--- RECORDED INFORMATION ---
┌──
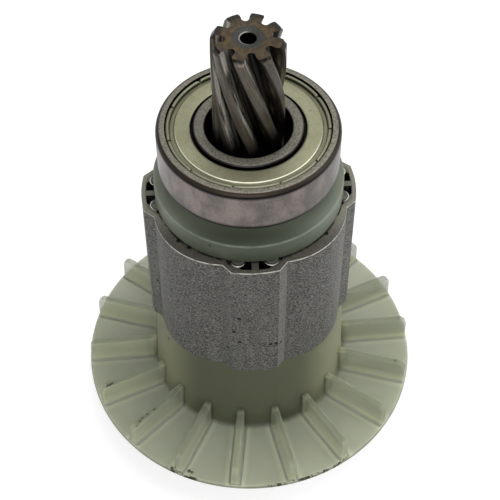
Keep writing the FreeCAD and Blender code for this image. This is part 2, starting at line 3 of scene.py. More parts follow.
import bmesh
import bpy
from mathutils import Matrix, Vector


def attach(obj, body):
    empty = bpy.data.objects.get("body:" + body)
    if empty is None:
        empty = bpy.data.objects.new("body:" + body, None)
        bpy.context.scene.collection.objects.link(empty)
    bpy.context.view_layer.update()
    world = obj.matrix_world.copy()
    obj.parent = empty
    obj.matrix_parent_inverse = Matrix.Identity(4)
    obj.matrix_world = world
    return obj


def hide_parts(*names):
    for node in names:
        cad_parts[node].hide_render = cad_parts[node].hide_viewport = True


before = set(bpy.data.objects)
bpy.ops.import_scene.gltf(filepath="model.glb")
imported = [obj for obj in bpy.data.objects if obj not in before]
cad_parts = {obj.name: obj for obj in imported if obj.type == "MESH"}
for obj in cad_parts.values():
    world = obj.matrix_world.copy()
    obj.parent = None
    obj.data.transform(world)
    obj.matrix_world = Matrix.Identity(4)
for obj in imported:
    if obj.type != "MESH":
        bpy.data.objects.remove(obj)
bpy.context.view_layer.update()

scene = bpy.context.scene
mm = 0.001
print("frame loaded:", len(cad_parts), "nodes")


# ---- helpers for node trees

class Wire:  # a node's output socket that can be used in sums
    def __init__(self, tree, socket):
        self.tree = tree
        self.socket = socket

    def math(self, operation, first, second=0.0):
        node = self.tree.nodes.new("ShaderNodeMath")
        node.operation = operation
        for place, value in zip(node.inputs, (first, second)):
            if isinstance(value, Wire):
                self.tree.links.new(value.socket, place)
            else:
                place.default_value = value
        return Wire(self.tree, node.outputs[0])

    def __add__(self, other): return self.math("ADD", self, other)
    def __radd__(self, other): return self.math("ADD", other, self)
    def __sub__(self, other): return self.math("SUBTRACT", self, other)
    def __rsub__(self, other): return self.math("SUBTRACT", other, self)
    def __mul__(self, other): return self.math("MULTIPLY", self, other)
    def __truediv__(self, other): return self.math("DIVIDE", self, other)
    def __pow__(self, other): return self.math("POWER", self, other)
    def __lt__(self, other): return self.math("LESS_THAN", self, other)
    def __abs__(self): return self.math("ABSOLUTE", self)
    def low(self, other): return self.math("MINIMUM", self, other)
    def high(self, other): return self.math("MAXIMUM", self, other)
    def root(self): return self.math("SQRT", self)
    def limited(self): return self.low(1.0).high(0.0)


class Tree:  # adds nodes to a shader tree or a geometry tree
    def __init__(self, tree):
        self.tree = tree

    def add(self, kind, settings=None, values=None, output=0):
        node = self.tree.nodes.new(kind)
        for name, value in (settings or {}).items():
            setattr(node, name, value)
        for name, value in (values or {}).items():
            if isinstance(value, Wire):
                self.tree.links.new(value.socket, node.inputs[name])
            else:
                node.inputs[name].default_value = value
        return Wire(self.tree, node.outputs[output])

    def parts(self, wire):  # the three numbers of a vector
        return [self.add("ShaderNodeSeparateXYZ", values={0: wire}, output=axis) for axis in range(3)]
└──
--- EXERCISE TASK ---
In this exercise, copy only the lines from the opening line of the material through the line where "imported = [obj" appears.

--- EXERCISE RESULT ---
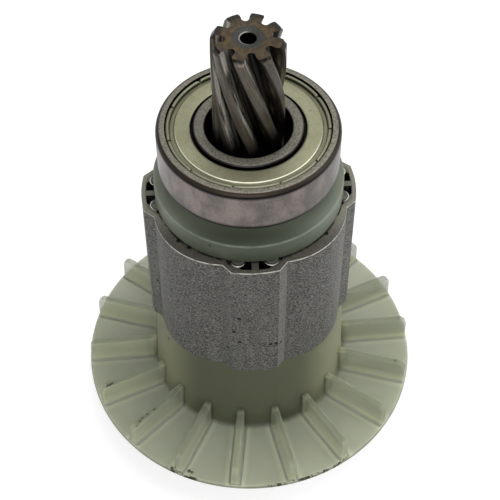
Keep writing the FreeCAD and Blender code for this image. This is part 2, starting at line 3 of scene.py. More parts follow.
import bmesh
import bpy
from mathutils import Matrix, Vector


def attach(obj, body):
    empty = bpy.data.objects.get("body:" + body)
    if empty is None:
        empty = bpy.data.objects.new("body:" + body, None)
        bpy.context.scene.collection.objects.link(empty)
    bpy.context.view_layer.update()
    world = obj.matrix_world.copy()
    obj.parent = empty
    obj.matrix_parent_inverse = Matrix.Identity(4)
    obj.matrix_world = world
    return obj


def hide_parts(*names):
    for node in names:
        cad_parts[node].hide_render = cad_parts[node].hide_viewport = True


before = set(bpy.data.objects)
bpy.ops.import_scene.gltf(filepath="model.glb")
imported = [obj for obj in bpy.data.objects if obj not in before]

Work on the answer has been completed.